### Short exercise
Beginning with the first line of the data below, extract each line up to and including the one containing "const RUNNING_CLEARANCE = 0.5;". Copy them exactly and add nothing.
--- start ---
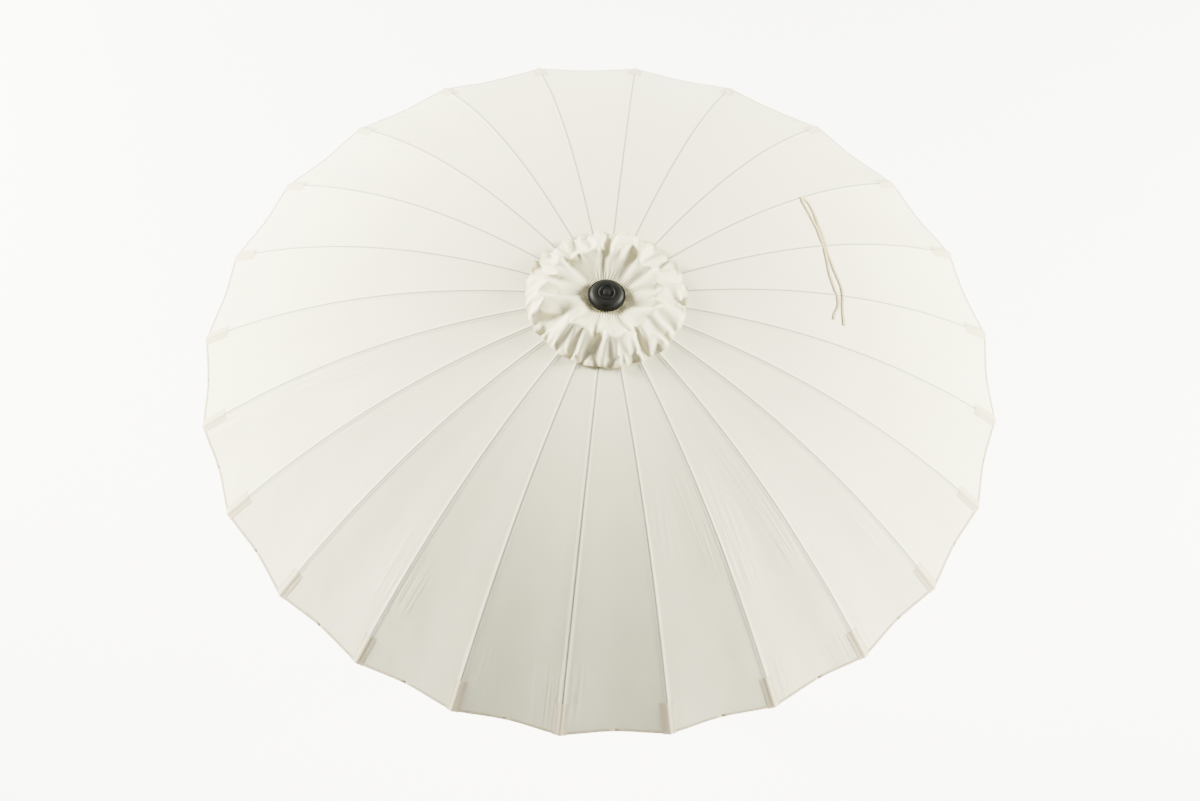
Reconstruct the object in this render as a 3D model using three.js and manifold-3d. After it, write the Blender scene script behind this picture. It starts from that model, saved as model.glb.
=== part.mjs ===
// Round garden parasol with 24 ribs, held by its pole in a base that is not part of it.
// Millimetres, +Z up, origin at the middle of the pole's foot. Shown open.
// Each rib turns in a notched crown hub, and a strut under each rib runs to a runner on the pole.
import * as THREE from 'three';
import { mergeVertices } from 'three/addons/utils/BufferGeometryUtils.js';
import Module from 'manifold-3d';

// ---- Driving dimensions ----

const RIB_COUNT = 24;
const CLEARANCE = 0.3;            // between pieces that touch
const RUNNING_CLEARANCE = 0.5;    // between pieces that slide or turn

// Canopy: its surface is a curve turned about the pole and pulled straight between ribs.
const TIP_RADIUS = 1350;          // pole axis to rib tip
const RIM_HEIGHT = 1930;          // foot to rib tips
const CANOPY_RISE = 494.6;        // rib tips to the top of the surface
const CURVE_POWER = 2.33;         // how the surface falls away from the pole
const FABRIC_THICKNESS = 1;
const VENT_RADIUS = 120;          // opening in the canopy's top
const HEM_SCALLOP = 0.995;        // hem between two ribs, over the straight line between their tips
const CANOPY_STATIONS = 8;        // rings along the canopy

// Vent cap: a small second canopy over the vent.
const CAP_RADIUS = 275;
const CAP_LIFT = 12;              // above the canopy's surface
const CAP_HOLE_RADIUS = 8;

// Ribs and struts.
const RIB_WIDTH = 6;
const RIB_HEIGHT = 9;
const RIB_FABRIC_GAP = 0.7;
const RIB_EYE_RADIUS = 6;
const HUB_PIVOT_RADIUS = 45;      // pole axis to the rib pivots
const HUB_RING_WIRE = 1.5;        // radius of the wire that the ribs turn on
const STRUT_JOINT_RADIUS = 620;   // pole axis to the rib and strut joints
const STRUT_ANGLE = 25;           // degrees below level, open
const STRUT_WIDTH = 5;
const STRUT_HEIGHT = 8;
const STRUT_LUG_RADIUS = 5.5;
const STRUT_LUG_DROP = 5.5;       // joint below the rib's lower face
const STRUT_PIN_RADIUS = 2;
const FORK_WALL = 2.3;
const FORK_LENGTH = 26;

// Crown hub, finial and runner.
const HUB_RIM = 11;               // outside the rib pivots
const HUB_SLOT_DEPTH = 7.5;       // inside the rib pivots
const HUB_SLEEVE_WALL = 6.7;
const HUB_SLEEVE_LENGTH = 40;
const HUB_DISC_DROP = 9;          // disc below the rib pivots
const HUB_FLANGE = 3;
const HUB_BOSS_RADIUS = 14;
const FINIAL_RADIUS = 62;
const FINIAL_HEIGHT = 27;
const FINIAL_STUD_RADIUS = 4;
const FINIAL_STUD_LENGTH = 24;
const RUNNER_PIVOT_RADIUS = 50;   // pole axis to the lower strut pivots
const RUNNER_RIM = 10;            // outside the strut pivots
const RUNNER_SLOT_DEPTH = 8;      // inside the strut pivots
const RUNNER_SLEEVE_WALL = 7.5;
const RUNNER_DISC_HEIGHT = 18;
const RUNNER_SLEEVE_LENGTH = 95;

// Pole and foot.
const POLE_RADIUS = 19;
const POLE_WALL = 1.5;
const POLE_SPLIT_HEIGHT = 760;    // where the two lengths of pole meet
const SPIGOT_LENGTH = 90;
const PLUG_HEAD = 6;
const PLUG_LENGTH = 30;

// Crank.
const CRANK_HEIGHT = 900;         // foot to the crank's axis
const HOUSING_WALL = 8.7;         // beside and behind the pole
const HOUSING_WEB = 9.9;          // between the pole and the spindle's bearing
const HOUSING_HEIGHT = 110;
const HOUSING_CORNER = 12;
const SPOOL_CORE_RADIUS = 14;
const SPOOL_FLANGE_RADIUS = 21;
const SPOOL_FLANGE = 3;
const SPOOL_LENGTH = 38;
const SPINDLE_RADIUS = 6;
const SPINDLE_BEARING_DEPTH = 6;
const SPINDLE_STUB_LENGTH = 18;
const CRANK_ARM_LENGTH = 82;
const CRANK_ARM_WIDTH = 16;
const CRANK_ARM_THICKNESS = 7;
const CRANK_HUB_RADIUS = 12;
const CRANK_GRIP_RADIUS = 9;
const CRANK_GRIP_LENGTH = 42;

// Tie tapes: two thin tapes sewn over the fourth rib, lying over the canopy.
const TAPE_RADIUS = 2;
const TAPE_STEPS = 30;
// Each point is an angle round the pole, in degrees, and a radius.
const TAPE_ROUTES = [
  [[45, 875], [43.8, 884], [42, 880], [39.4, 869], [36, 850], [33, 836], [30.5, 825], [28, 817],
    [24, 812], [21, 812], [18, 814], [15, 809], [12.4, 802], [9.4, 799], [6.6, 799]],
  [[45, 875], [43.3, 864], [41, 855], [38.2, 846], [35.3, 836], [32.2, 822], [29, 811], [26, 801],
    [22.4, 790], [18.6, 786], [15.6, 788], [13.2, 789], [11.2, 782], [9.8, 771], [7.6, 763]],
];

// ---- Worked-out sizes ----

const RIB_STEP = 2 * Math.PI / RIB_COUNT;
const canopyHeight = (radius) =>
  RIM_HEIGHT + CANOPY_RISE * (1 - (radius / TIP_RADIUS) ** CURVE_POWER);
const canopySlope = (radius) =>
  -CANOPY_RISE * CURVE_POWER / TIP_RADIUS * (radius / TIP_RADIUS) ** (CURVE_POWER - 1);

// A point above (+) or below (-) the canopy's surface, in a rib's plane: x is the radius, y the height.
function besideCanopy(radius, offset) {
  const normal = new THREE.Vector2(-canopySlope(radius), 1).normalize();
  return new THREE.Vector2(radius, canopyHeight(radius)).addScaledVector(normal, offset);
}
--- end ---
### The result
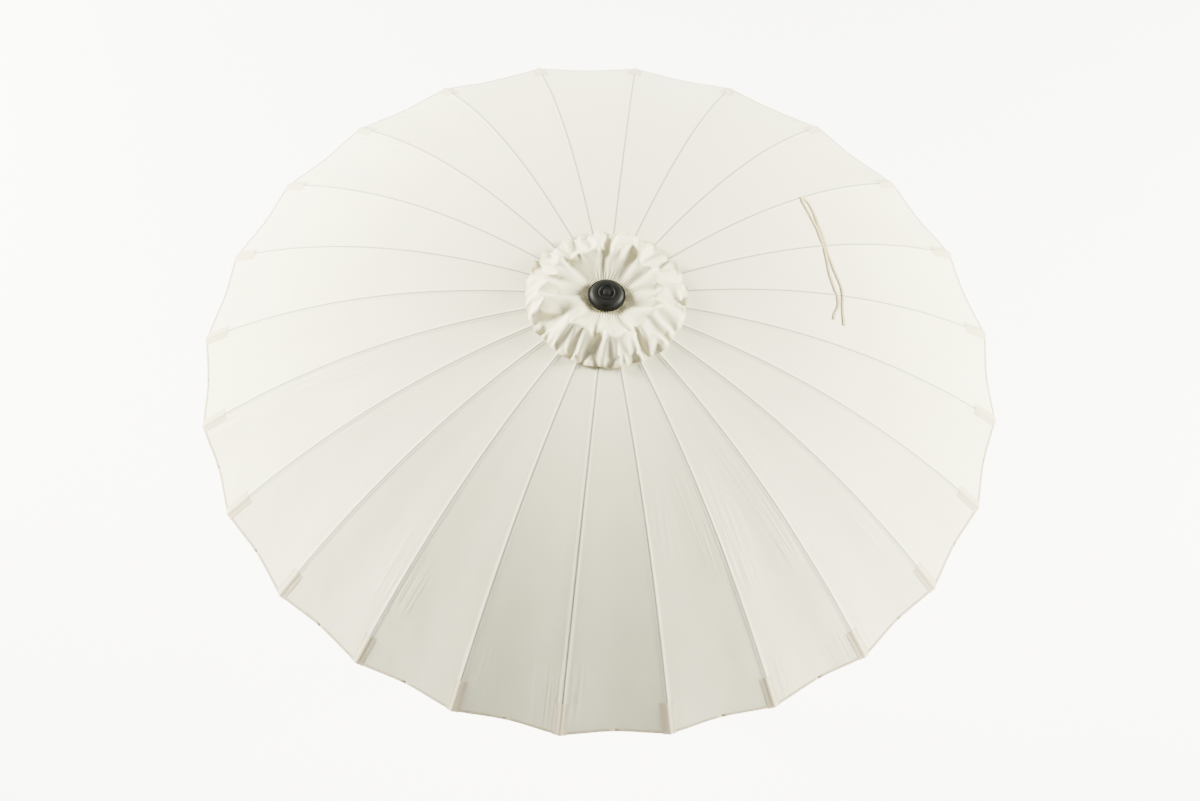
Reconstruct the object in this render as a 3D model using three.js and manifold-3d. After it, write the Blender scene script behind this picture. It starts from that model, saved as model.glb.
=== part.mjs ===
// Round garden parasol with 24 ribs, held by its pole in a base that is not part of it.
// Millimetres, +Z up, origin at the middle of the pole's foot. Shown open.
// Each rib turns in a notched crown hub, and a strut under each rib runs to a runner on the pole.
import * as THREE from 'three';
import { mergeVertices } from 'three/addons/utils/BufferGeometryUtils.js';
import Module from 'manifold-3d';

// ---- Driving dimensions ----

const RIB_COUNT = 24;
const CLEARANCE = 0.3;            // between pieces that touch
const RUNNING_CLEARANCE = 0.5;    // between pieces that slide or turn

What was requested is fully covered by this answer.